** start **
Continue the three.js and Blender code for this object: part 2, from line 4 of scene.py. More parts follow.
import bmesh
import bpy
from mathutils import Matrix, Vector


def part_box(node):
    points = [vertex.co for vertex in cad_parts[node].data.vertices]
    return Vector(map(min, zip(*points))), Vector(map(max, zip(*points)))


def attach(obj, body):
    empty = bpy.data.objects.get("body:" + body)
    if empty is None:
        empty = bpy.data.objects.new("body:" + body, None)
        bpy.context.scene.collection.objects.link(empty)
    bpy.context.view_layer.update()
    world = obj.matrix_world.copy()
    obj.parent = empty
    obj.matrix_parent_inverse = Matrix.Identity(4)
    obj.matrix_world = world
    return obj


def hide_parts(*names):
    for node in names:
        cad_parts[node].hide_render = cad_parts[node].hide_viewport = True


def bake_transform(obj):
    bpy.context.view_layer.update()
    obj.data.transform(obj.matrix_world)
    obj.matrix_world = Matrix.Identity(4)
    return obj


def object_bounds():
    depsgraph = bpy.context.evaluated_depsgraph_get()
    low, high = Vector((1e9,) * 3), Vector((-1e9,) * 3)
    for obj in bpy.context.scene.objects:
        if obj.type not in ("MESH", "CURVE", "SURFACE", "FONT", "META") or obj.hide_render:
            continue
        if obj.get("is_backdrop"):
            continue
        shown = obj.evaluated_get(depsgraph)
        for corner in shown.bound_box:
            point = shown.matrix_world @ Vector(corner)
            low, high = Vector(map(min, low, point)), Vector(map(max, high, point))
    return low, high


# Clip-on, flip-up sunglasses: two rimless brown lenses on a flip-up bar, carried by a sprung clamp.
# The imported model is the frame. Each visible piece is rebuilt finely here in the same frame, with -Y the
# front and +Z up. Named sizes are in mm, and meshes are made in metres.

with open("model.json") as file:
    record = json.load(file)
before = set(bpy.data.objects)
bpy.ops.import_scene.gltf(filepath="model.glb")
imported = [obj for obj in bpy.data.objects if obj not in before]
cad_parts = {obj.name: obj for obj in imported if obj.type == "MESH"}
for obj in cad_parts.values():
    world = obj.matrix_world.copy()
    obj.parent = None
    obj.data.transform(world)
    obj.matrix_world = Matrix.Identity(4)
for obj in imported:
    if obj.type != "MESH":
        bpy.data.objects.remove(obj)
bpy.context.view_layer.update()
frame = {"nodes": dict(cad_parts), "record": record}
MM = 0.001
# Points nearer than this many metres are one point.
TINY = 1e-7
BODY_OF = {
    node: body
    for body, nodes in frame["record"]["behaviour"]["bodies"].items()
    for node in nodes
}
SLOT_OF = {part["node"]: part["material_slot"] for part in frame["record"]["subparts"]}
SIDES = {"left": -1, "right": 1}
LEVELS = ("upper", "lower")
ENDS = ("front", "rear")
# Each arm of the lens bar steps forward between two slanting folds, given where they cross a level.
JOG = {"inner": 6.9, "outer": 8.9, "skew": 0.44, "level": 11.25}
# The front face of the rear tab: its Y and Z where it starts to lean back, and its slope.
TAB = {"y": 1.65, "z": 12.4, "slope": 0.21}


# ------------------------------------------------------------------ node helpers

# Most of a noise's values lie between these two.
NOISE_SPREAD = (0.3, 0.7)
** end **
** start **
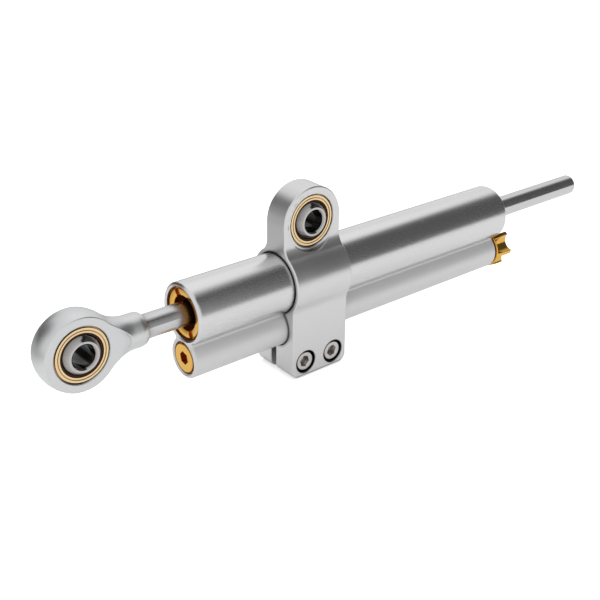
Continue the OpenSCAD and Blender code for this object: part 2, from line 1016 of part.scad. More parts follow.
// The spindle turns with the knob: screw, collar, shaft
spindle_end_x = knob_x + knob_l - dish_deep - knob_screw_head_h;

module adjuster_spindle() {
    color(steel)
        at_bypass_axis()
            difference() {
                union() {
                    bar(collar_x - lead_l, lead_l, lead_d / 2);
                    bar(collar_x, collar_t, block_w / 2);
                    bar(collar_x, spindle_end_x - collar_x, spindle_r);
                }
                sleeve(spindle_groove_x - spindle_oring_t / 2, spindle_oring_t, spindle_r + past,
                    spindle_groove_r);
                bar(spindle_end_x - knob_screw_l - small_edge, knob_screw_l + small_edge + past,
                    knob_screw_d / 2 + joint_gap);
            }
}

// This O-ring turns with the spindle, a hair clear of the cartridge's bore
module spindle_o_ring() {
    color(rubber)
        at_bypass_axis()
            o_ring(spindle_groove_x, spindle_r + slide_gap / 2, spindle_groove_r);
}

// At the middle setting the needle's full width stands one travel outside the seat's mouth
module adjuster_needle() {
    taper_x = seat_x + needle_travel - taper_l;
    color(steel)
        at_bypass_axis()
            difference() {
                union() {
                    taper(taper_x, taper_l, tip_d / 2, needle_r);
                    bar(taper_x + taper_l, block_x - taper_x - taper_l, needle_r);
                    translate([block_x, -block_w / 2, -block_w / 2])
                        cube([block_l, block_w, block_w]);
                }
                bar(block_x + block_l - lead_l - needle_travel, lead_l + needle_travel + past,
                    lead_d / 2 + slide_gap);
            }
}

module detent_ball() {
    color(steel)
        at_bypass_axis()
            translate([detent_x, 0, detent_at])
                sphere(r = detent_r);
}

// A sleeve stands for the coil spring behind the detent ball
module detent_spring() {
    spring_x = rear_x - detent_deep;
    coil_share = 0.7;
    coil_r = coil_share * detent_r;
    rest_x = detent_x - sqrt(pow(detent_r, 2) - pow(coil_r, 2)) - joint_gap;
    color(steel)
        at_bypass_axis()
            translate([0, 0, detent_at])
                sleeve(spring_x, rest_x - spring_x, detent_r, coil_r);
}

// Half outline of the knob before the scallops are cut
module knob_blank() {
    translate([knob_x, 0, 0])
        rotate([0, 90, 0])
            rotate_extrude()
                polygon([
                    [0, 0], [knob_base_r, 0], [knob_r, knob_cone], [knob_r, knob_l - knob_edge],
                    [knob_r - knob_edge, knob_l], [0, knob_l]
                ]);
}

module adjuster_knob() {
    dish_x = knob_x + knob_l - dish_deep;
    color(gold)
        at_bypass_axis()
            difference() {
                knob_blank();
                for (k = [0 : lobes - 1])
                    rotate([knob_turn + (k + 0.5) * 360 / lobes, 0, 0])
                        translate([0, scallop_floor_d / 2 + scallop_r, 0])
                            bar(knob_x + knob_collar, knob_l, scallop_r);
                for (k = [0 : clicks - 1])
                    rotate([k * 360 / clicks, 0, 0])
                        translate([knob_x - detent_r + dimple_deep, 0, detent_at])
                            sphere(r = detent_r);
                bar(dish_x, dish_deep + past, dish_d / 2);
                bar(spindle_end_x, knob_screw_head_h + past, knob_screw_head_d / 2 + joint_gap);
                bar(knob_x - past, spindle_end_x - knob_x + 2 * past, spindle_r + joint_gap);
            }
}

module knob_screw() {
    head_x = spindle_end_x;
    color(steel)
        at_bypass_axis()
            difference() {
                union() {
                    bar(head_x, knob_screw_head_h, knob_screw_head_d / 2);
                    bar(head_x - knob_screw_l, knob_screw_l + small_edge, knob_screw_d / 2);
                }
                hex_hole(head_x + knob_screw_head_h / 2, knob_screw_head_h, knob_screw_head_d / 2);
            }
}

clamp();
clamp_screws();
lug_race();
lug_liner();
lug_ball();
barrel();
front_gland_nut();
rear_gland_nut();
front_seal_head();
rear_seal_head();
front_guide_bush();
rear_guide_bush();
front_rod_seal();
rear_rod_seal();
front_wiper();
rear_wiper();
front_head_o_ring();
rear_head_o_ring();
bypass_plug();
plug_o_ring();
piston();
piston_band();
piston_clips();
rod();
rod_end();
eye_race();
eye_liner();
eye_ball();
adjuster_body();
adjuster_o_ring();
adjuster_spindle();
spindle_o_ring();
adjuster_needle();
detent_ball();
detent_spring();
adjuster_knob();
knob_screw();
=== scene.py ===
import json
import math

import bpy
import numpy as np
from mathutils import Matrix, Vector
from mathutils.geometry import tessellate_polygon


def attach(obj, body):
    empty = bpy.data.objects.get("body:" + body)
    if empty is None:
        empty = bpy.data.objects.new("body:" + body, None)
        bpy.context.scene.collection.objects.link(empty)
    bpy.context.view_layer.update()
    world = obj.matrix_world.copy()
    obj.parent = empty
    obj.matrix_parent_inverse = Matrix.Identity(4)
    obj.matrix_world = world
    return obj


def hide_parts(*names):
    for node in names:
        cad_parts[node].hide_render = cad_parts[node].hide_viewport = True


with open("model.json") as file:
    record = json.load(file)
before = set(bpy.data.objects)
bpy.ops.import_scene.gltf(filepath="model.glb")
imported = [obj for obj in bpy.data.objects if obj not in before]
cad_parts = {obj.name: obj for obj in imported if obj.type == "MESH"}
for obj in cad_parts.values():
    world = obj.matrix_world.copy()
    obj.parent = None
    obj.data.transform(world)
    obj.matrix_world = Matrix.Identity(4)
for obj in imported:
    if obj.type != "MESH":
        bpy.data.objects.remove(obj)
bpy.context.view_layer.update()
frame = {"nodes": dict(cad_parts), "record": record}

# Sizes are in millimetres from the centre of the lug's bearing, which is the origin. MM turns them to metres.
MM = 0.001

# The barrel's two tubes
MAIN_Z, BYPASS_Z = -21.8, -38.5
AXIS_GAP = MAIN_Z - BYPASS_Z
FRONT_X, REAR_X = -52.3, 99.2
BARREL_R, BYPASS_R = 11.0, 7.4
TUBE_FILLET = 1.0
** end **
** start **
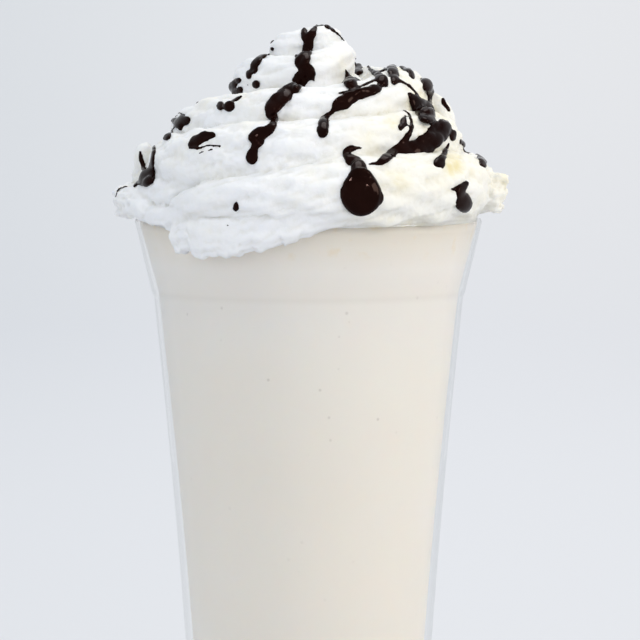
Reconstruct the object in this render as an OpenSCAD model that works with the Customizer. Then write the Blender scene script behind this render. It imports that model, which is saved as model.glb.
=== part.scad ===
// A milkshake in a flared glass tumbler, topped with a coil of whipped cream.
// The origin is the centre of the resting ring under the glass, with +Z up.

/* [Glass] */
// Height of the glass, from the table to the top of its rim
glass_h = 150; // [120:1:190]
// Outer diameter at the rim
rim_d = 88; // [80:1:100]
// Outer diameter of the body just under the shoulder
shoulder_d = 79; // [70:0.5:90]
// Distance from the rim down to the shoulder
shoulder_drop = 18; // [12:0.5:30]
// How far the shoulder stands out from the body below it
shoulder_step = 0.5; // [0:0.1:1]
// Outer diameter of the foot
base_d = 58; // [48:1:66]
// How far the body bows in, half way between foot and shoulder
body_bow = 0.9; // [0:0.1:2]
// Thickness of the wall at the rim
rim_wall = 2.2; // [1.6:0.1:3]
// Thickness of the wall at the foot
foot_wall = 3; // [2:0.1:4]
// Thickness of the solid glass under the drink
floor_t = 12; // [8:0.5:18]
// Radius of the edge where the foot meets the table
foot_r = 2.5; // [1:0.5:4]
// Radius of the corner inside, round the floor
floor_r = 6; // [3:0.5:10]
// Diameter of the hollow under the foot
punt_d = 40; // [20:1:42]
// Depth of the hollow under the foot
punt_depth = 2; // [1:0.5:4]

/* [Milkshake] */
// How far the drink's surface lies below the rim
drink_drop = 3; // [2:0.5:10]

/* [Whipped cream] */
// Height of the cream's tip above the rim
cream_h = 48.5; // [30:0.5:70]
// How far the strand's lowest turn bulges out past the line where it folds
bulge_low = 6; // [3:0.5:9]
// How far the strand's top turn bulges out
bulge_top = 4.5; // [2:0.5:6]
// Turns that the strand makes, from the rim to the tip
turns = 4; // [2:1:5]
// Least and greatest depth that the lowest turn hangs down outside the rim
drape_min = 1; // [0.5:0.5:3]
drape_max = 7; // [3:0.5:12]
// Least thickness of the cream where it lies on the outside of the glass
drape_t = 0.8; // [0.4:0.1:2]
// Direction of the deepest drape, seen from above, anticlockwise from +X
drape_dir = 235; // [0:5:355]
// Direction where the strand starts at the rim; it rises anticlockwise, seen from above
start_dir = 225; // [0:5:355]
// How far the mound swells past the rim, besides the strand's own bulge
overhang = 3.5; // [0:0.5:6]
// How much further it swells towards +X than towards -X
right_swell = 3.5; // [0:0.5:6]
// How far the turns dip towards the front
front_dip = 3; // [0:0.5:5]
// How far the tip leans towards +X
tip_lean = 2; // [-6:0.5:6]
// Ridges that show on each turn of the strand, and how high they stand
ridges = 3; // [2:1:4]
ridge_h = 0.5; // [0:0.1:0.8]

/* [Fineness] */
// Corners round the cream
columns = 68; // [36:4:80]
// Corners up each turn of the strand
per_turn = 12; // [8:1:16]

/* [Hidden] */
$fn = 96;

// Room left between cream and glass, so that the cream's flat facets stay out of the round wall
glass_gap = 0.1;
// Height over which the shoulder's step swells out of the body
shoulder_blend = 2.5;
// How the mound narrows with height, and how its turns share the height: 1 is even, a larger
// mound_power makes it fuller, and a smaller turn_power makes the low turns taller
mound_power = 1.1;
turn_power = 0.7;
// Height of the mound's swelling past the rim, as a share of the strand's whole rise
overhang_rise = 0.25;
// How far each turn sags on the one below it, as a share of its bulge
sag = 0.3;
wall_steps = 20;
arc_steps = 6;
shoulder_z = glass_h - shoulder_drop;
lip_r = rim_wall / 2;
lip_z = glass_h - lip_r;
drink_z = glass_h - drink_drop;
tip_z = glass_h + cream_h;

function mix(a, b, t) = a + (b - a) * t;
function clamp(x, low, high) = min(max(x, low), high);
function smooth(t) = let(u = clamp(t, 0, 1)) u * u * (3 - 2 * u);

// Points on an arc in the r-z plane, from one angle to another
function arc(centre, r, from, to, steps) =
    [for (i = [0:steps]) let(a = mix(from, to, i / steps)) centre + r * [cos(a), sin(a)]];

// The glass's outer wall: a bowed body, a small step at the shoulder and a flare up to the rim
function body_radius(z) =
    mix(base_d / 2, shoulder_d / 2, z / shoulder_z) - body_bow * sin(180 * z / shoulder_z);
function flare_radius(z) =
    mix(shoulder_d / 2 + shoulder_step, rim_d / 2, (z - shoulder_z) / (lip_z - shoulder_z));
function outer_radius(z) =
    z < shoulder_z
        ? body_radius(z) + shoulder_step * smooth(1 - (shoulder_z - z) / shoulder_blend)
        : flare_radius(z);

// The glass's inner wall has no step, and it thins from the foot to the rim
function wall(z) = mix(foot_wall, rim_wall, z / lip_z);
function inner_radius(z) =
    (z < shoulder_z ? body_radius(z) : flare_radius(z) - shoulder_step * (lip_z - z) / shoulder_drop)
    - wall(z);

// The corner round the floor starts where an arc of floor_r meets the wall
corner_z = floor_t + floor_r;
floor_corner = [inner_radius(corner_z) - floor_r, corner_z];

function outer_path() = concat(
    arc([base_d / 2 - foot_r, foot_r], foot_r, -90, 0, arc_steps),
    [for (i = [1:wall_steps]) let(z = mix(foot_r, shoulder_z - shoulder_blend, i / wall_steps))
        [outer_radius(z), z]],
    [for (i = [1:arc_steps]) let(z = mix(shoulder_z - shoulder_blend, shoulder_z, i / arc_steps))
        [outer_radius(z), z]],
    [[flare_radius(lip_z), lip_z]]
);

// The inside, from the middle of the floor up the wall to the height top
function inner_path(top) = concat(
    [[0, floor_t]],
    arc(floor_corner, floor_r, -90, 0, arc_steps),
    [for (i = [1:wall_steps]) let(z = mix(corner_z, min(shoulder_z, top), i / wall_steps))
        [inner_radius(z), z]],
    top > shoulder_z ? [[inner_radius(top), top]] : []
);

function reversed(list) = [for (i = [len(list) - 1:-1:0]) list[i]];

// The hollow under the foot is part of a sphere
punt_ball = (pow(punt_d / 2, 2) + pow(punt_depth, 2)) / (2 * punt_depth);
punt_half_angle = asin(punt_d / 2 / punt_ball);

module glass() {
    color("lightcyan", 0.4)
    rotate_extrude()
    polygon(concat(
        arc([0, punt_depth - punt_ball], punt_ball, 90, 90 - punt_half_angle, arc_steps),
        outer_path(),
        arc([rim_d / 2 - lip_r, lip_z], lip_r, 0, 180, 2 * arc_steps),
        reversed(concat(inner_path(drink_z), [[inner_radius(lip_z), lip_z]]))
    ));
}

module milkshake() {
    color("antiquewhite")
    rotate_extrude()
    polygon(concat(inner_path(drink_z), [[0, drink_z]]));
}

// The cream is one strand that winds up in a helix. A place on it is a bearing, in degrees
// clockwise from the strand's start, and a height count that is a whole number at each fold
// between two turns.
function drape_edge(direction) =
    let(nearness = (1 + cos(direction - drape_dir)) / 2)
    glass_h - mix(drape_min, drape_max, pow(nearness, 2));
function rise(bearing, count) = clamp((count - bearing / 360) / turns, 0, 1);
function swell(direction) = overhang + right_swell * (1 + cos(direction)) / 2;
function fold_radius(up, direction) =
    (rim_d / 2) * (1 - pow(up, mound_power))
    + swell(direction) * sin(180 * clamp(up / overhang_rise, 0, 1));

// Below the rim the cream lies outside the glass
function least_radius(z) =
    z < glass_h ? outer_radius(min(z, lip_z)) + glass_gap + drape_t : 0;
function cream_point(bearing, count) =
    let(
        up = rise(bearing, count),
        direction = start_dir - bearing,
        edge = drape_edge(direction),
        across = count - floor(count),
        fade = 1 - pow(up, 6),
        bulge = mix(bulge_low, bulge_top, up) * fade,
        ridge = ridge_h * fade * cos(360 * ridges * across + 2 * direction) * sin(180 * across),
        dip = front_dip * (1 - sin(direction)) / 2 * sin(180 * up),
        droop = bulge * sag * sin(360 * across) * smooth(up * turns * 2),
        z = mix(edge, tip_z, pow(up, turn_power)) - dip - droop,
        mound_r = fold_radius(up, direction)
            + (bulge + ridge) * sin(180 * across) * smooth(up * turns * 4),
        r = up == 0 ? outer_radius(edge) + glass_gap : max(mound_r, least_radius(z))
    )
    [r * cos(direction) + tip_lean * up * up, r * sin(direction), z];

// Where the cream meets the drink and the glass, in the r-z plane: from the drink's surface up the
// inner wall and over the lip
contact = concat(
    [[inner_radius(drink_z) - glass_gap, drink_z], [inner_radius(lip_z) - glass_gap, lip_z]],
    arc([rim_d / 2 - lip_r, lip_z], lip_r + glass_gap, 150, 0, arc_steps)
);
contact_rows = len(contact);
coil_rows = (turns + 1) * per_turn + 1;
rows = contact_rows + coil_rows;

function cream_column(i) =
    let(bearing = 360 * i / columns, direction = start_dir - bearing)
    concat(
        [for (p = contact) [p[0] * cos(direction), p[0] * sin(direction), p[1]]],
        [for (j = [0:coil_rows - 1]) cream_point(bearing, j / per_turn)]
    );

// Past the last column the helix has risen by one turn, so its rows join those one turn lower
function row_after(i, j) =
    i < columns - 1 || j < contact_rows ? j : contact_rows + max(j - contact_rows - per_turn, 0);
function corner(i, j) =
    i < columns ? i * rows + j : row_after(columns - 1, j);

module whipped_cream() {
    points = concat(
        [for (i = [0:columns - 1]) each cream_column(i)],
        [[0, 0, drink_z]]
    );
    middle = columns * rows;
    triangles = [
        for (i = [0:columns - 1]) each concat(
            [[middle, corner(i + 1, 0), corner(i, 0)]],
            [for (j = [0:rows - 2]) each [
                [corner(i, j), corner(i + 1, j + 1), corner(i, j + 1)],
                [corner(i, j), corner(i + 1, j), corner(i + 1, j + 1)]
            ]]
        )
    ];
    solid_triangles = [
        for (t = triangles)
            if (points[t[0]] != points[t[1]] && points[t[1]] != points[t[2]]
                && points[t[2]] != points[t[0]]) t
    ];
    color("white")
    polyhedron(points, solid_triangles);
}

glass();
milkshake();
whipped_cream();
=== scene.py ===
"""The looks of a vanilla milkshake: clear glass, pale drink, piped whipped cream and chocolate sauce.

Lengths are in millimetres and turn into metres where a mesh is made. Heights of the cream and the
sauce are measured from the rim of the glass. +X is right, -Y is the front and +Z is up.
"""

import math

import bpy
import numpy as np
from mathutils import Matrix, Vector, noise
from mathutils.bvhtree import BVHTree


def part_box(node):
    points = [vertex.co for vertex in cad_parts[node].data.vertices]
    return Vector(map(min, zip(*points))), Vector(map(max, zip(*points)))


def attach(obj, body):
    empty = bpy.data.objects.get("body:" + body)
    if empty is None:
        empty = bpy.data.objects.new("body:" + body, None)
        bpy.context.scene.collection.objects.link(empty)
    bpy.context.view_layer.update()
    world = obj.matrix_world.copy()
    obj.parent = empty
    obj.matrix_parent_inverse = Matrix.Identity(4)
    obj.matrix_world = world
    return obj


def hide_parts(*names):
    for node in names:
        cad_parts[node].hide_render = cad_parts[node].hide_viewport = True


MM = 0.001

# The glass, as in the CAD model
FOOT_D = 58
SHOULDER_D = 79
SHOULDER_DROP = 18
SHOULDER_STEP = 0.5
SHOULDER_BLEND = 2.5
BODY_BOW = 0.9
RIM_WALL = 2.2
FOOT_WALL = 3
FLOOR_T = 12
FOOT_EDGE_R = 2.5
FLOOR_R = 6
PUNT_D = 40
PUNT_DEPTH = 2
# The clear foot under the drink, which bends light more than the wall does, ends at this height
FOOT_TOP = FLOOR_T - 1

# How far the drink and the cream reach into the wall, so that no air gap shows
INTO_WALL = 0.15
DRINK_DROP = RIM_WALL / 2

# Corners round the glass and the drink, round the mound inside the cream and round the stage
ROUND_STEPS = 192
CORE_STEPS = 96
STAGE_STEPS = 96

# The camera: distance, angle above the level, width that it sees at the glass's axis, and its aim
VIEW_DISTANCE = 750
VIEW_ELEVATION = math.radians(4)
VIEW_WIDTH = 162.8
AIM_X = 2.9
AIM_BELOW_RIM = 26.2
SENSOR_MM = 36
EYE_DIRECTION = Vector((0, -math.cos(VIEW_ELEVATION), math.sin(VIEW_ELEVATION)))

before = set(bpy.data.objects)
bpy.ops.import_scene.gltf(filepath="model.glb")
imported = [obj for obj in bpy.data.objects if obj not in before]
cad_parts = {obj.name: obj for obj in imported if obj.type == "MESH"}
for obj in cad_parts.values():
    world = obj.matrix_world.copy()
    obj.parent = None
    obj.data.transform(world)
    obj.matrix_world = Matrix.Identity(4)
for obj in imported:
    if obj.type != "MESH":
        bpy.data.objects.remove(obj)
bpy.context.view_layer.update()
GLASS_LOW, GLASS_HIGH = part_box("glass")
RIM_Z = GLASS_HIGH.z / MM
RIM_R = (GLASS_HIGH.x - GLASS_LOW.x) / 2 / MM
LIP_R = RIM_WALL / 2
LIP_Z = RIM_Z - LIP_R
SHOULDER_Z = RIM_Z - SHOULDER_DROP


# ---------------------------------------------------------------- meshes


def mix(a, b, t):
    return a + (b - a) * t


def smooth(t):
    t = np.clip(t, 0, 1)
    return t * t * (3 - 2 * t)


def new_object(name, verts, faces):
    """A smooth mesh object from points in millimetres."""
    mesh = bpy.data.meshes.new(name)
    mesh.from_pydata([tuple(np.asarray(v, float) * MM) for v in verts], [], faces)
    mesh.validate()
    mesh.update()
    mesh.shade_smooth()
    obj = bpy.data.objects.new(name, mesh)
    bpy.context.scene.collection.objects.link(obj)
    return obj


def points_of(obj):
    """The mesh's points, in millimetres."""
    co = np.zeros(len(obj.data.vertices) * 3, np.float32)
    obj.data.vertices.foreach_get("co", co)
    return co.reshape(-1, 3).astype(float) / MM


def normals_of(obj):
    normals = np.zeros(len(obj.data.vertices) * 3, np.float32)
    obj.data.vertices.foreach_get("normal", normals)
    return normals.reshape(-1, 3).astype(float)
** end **
» What the exercise asks
Copy out exactly the lines from the one with "middle = columns * rows;" through the one with "from mathutils.bvhtree import BVHTree", counting both ends, and no other lines.

» Answer in full
    middle = columns * rows;
    triangles = [
        for (i = [0:columns - 1]) each concat(
            [[middle, corner(i + 1, 0), corner(i, 0)]],
            [for (j = [0:rows - 2]) each [
                [corner(i, j), corner(i + 1, j + 1), corner(i, j + 1)],
                [corner(i, j), corner(i + 1, j), corner(i + 1, j + 1)]
            ]]
        )
    ];
    solid_triangles = [
        for (t = triangles)
            if (points[t[0]] != points[t[1]] && points[t[1]] != points[t[2]]
                && points[t[2]] != points[t[0]]) t
    ];
    color("white")
    polyhedron(points, solid_triangles);
}

glass();
milkshake();
whipped_cream();
=== scene.py ===
"""The looks of a vanilla milkshake: clear glass, pale drink, piped whipped cream and chocolate sauce.

Lengths are in millimetres and turn into metres where a mesh is made. Heights of the cream and the
sauce are measured from the rim of the glass. +X is right, -Y is the front and +Z is up.
"""

import math

import bpy
import numpy as np
from mathutils import Matrix, Vector, noise
from mathutils.bvhtree import BVHTree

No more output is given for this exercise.